THE EXERCISE
Repeat the lines that follow, leaving nothing out.

DATASET SECTION
▽

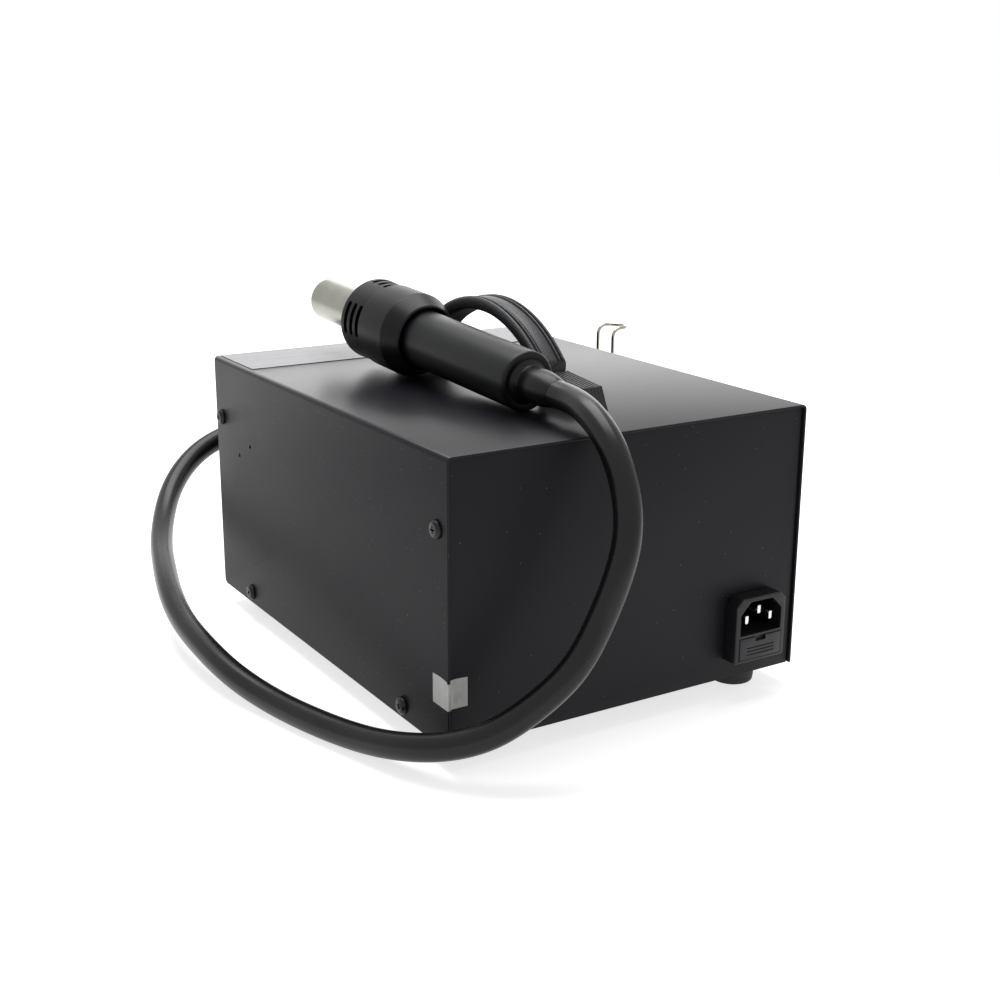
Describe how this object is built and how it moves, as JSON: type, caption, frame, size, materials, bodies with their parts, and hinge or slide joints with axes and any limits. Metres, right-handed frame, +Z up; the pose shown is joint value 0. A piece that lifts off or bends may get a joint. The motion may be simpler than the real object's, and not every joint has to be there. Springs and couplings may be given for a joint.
{
  "type": "hot air rework station",
  "caption": "Bench-top hot air rework station: black folded steel case with strap handle, handpiece resting on top, air hose to the front, wire hook on one side and mains inlet at the rear.",
  "frame": {"origin": "on the desk surface, under the middle of the case", "axes": "+Z up; the front panel faces -Y and the mains inlet +Y; +X is the unit's right-hand side seen from its front"},
  "size_m": [0.2915, 0.3763, 0.1785],
  "materials": {
    "black_coat": "satin powder coat",
    "black_steel": "blackened steel",
    "zinc_steel": "zinc plated",
    "foot_rubber": "dull",
    "handle_plastic": "soft grained",
    "strip_steel": "rolled",
    "label_film": "printed film",
    "seal_paper": "silvery paper",
    "wire_steel": "bright plated wire",
    "inlet_plastic": "moulded",
    "pin_metal": "nickel plated",
    "fuse_glass": "clear",
    "key_plastic": "moulded",
    "lamp_plastic": "clear red",
    "control_plastic": "moulded",
    "shaft_aluminium": "turned",
    "hose_rubber": "satin",
    "pump_aluminium": "cast",
    "core_steel": "laminated",
    "coil_wire": "enamelled wire",
    "box_plastic": "moulded",
    "tube_rubber": "silicone",
    "board_laminate": "lacquered",
    "standoff_brass": "turned",
    "tape_plastic": "wrapped",
    "capacitor_plastic": "sleeved",
    "wire_plastic": "sleeved",
    "barrel_steel": "stainless",
    "grip_plastic": "satin moulded",
    "former_ceramic": "fired",
    "mica": "sheet"
  },
  "bodies": {
    "station": {"top_cover": "black_coat", "base_tray": "black_coat", "front_panel": "black_coat", "rear_panel": "black_coat", "cover_screws": "black_steel", "panel_screws": "zinc_steel", "rubber_feet": "foot_rubber", "foot_screws": "zinc_steel", "handle_strap": "handle_plastic", "handle_strip": "strip_steel", "handle_end_caps": "handle_plastic", "handle_bolts": "zinc_steel", "handle_nuts": "zinc_steel", "top_label": "label_film", "corner_seal": "seal_paper", "handpiece_hook": "wire_steel", "inlet_housing": "inlet_plastic", "inlet_pins": "pin_metal", "switch_body": "inlet_plastic", "pilot_lamp": "lamp_plastic", "air_control": "control_plastic", "heat_control": "control_plastic", "control_nuts": "zinc_steel", "hose_outlet": "inlet_plastic", "outlet_nut": "zinc_steel", "air_hose": "hose_rubber", "pump_base": "pump_aluminium", "pump_mounts": "foot_rubber", "pump_core": "core_steel", "pump_coil": "coil_wire", "pump_pivots": "zinc_steel", "left_diaphragm": "hose_rubber", "right_diaphragm": "hose_rubber", "valve_boxes": "box_plastic", "air_tubes": "tube_rubber", "circuit_board": "board_laminate", "board_standoffs": "standoff_brass", "board_screws": "zinc_steel", "control_transformer": "tape_plastic", "heatsink": "pump_aluminium", "board_parts": "capacitor_plastic", "wiring": "wire_plastic"},
    "rocker": {"rocker_key": "key_plastic"},
    "air_knob_set": {"air_knob": "key_plastic", "air_shaft": "shaft_aluminium"},
    "heat_knob_set": {"heat_knob": "key_plastic", "heat_shaft": "shaft_aluminium"},
    "drawer": {"fuse_drawer": "inlet_plastic", "fuses": "fuse_glass"},
    "left_arm": {"left_pump_arm": "strip_steel"},
    "right_arm": {"right_pump_arm": "strip_steel"},
    "handpiece": {"barrel": "barrel_steel", "vent_cap": "grip_plastic", "shroud": "grip_plastic", "grip": "grip_plastic", "handpiece_screws": "zinc_steel", "hose_bush": "hose_rubber", "heater_core": "former_ceramic", "heater_coil": "strip_steel", "mica_sleeve": "mica"}
  },
  "joints": [
    {"name": "rocker_tilt", "type": "hinge", "parent": "station", "child": "rocker", "pos_m": [0.062, -0.1179, 0.04], "axis": [1, 0, 0], "range_deg": [-20, 0]},
    {"name": "air_knob_turn", "type": "hinge", "parent": "station", "child": "air_knob_set", "pos_m": [-0.052, -0.1213, 0.05], "axis": [0, 1, 0], "range_deg": [0, 270]},
    {"name": "heat_knob_turn", "type": "hinge", "parent": "station", "child": "heat_knob_set", "pos_m": [-0.052, -0.1213, 0.098], "axis": [0, 1, 0], "range_deg": [0, 270]},
    {"name": "fuse_drawer_slide", "type": "slide", "parent": "station", "child": "drawer", "axis": [0, 1, 0], "range_m": [0, 0.02]},
    {"name": "left_arm_swing", "type": "hinge", "parent": "station", "child": "left_arm", "pos_m": [-0.0515, 0.024, 0.0402], "axis": [0, 0, 1], "range_deg": [-1.2, 1.2], "stiffness_Nm_per_rad": 2, "deforming": ["left_diaphragm"]},
    {"name": "right_arm_swing", "type": "hinge", "parent": "station", "child": "right_arm", "pos_m": [-0.0045, 0.024, 0.0402], "axis": [0, 0, 1], "range_deg": [-1.2, 1.2], "stiffness_Nm_per_rad": 2, "deforming": ["right_diaphragm"]},
    {"name": "handpiece_lift", "type": "slide", "parent": "station", "child": "handpiece", "axis": [0, 0, 1], "range_m": [0, 0.025], "deforming": ["air_hose"]}
  ],
  "couplings": [
    {"joint": "left_arm_swing", "follows": "right_arm_swing", "ratio": -1}
  ]
}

△

OUTPUT OF THE EXERCISE
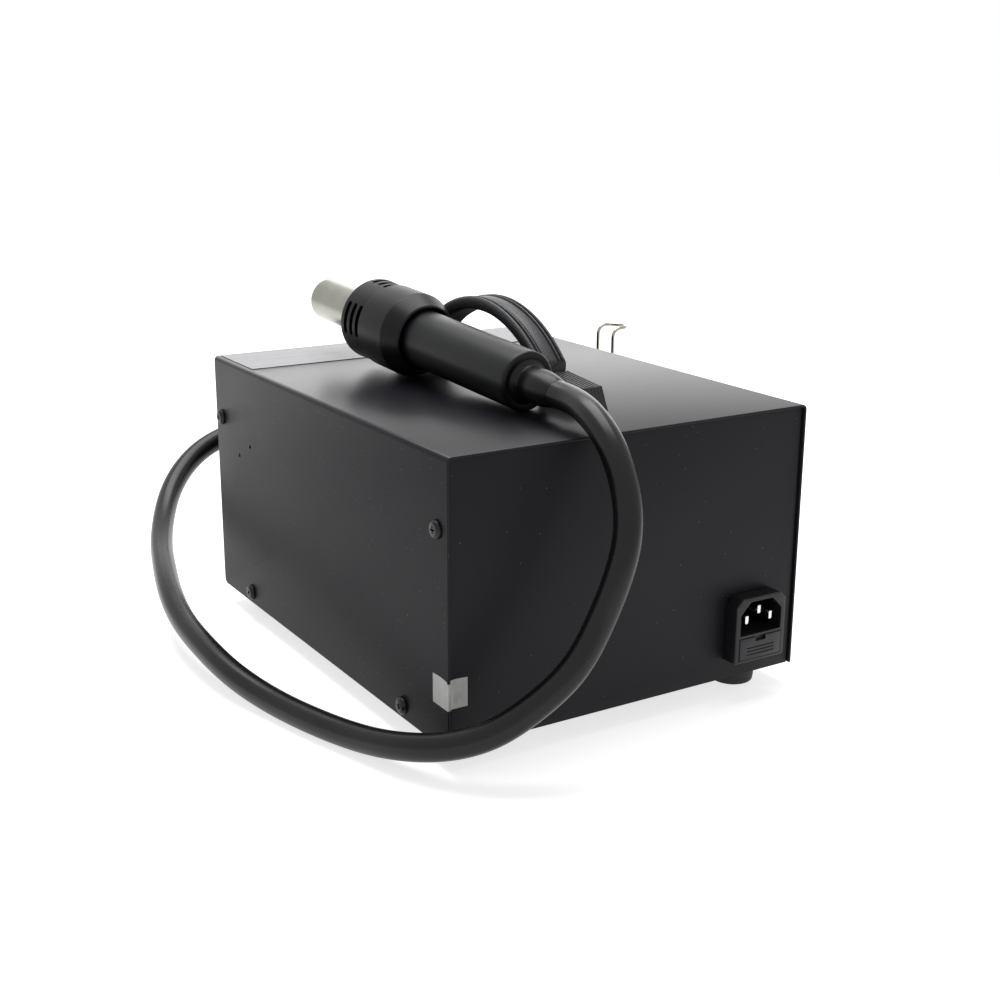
Describe how this object is built and how it moves, as JSON: type, caption, frame, size, materials, bodies with their parts, and hinge or slide joints with axes and any limits. Metres, right-handed frame, +Z up; the pose shown is joint value 0. A piece that lifts off or bends may get a joint. The motion may be simpler than the real object's, and not every joint has to be there. Springs and couplings may be given for a joint.
{
  "type": "hot air rework station",
  "caption": "Bench-top hot air rework station: black folded steel case with strap handle, handpiece resting on top, air hose to the front, wire hook on one side and mains inlet at the rear.",
  "frame": {"origin": "on the desk surface, under the middle of the case", "axes": "+Z up; the front panel faces -Y and the mains inlet +Y; +X is the unit's right-hand side seen from its front"},
  "size_m": [0.2915, 0.3763, 0.1785],
  "materials": {
    "black_coat": "satin powder coat",
    "black_steel": "blackened steel",
    "zinc_steel": "zinc plated",
    "foot_rubber": "dull",
    "handle_plastic": "soft grained",
    "strip_steel": "rolled",
    "label_film": "printed film",
    "seal_paper": "silvery paper",
    "wire_steel": "bright plated wire",
    "inlet_plastic": "moulded",
    "pin_metal": "nickel plated",
    "fuse_glass": "clear",
    "key_plastic": "moulded",
    "lamp_plastic": "clear red",
    "control_plastic": "moulded",
    "shaft_aluminium": "turned",
    "hose_rubber": "satin",
    "pump_aluminium": "cast",
    "core_steel": "laminated",
    "coil_wire": "enamelled wire",
    "box_plastic": "moulded",
    "tube_rubber": "silicone",
    "board_laminate": "lacquered",
    "standoff_brass": "turned",
    "tape_plastic": "wrapped",
    "capacitor_plastic": "sleeved",
    "wire_plastic": "sleeved",
    "barrel_steel": "stainless",
    "grip_plastic": "satin moulded",
    "former_ceramic": "fired",
    "mica": "sheet"
  },
  "bodies": {
    "station": {"top_cover": "black_coat", "base_tray": "black_coat", "front_panel": "black_coat", "rear_panel": "black_coat", "cover_screws": "black_steel", "panel_screws": "zinc_steel", "rubber_feet": "foot_rubber", "foot_screws": "zinc_steel", "handle_strap": "handle_plastic", "handle_strip": "strip_steel", "handle_end_caps": "handle_plastic", "handle_bolts": "zinc_steel", "handle_nuts": "zinc_steel", "top_label": "label_film", "corner_seal": "seal_paper", "handpiece_hook": "wire_steel", "inlet_housing": "inlet_plastic", "inlet_pins": "pin_metal", "switch_body": "inlet_plastic", "pilot_lamp": "lamp_plastic", "air_control": "control_plastic", "heat_control": "control_plastic", "control_nuts": "zinc_steel", "hose_outlet": "inlet_plastic", "outlet_nut": "zinc_steel", "air_hose": "hose_rubber", "pump_base": "pump_aluminium", "pump_mounts": "foot_rubber", "pump_core": "core_steel", "pump_coil": "coil_wire", "pump_pivots": "zinc_steel", "left_diaphragm": "hose_rubber", "right_diaphragm": "hose_rubber", "valve_boxes": "box_plastic", "air_tubes": "tube_rubber", "circuit_board": "board_laminate", "board_standoffs": "standoff_brass", "board_screws": "zinc_steel", "control_transformer": "tape_plastic", "heatsink": "pump_aluminium", "board_parts": "capacitor_plastic", "wiring": "wire_plastic"},
    "rocker": {"rocker_key": "key_plastic"},
    "air_knob_set": {"air_knob": "key_plastic", "air_shaft": "shaft_aluminium"},
    "heat_knob_set": {"heat_knob": "key_plastic", "heat_shaft": "shaft_aluminium"},
    "drawer": {"fuse_drawer": "inlet_plastic", "fuses": "fuse_glass"},
    "left_arm": {"left_pump_arm": "strip_steel"},
    "right_arm": {"right_pump_arm": "strip_steel"},
    "handpiece": {"barrel": "barrel_steel", "vent_cap": "grip_plastic", "shroud": "grip_plastic", "grip": "grip_plastic", "handpiece_screws": "zinc_steel", "hose_bush": "hose_rubber", "heater_core": "former_ceramic", "heater_coil": "strip_steel", "mica_sleeve": "mica"}
  },
  "joints": [
    {"name": "rocker_tilt", "type": "hinge", "parent": "station", "child": "rocker", "pos_m": [0.062, -0.1179, 0.04], "axis": [1, 0, 0], "range_deg": [-20, 0]},
    {"name": "air_knob_turn", "type": "hinge", "parent": "station", "child": "air_knob_set", "pos_m": [-0.052, -0.1213, 0.05], "axis": [0, 1, 0], "range_deg": [0, 270]},
    {"name": "heat_knob_turn", "type": "hinge", "parent": "station", "child": "heat_knob_set", "pos_m": [-0.052, -0.1213, 0.098], "axis": [0, 1, 0], "range_deg": [0, 270]},
    {"name": "fuse_drawer_slide", "type": "slide", "parent": "station", "child": "drawer", "axis": [0, 1, 0], "range_m": [0, 0.02]},
    {"name": "left_arm_swing", "type": "hinge", "parent": "station", "child": "left_arm", "pos_m": [-0.0515, 0.024, 0.0402], "axis": [0, 0, 1], "range_deg": [-1.2, 1.2], "stiffness_Nm_per_rad": 2, "deforming": ["left_diaphragm"]},
    {"name": "right_arm_swing", "type": "hinge", "parent": "station", "child": "right_arm", "pos_m": [-0.0045, 0.024, 0.0402], "axis": [0, 0, 1], "range_deg": [-1.2, 1.2], "stiffness_Nm_per_rad": 2, "deforming": ["right_diaphragm"]},
    {"name": "handpiece_lift", "type": "slide", "parent": "station", "child": "handpiece", "axis": [0, 0, 1], "range_m": [0, 0.025], "deforming": ["air_hose"]}
  ],
  "couplings": [
    {"joint": "left_arm_swing", "follows": "right_arm_swing", "ratio": -1}
  ]
}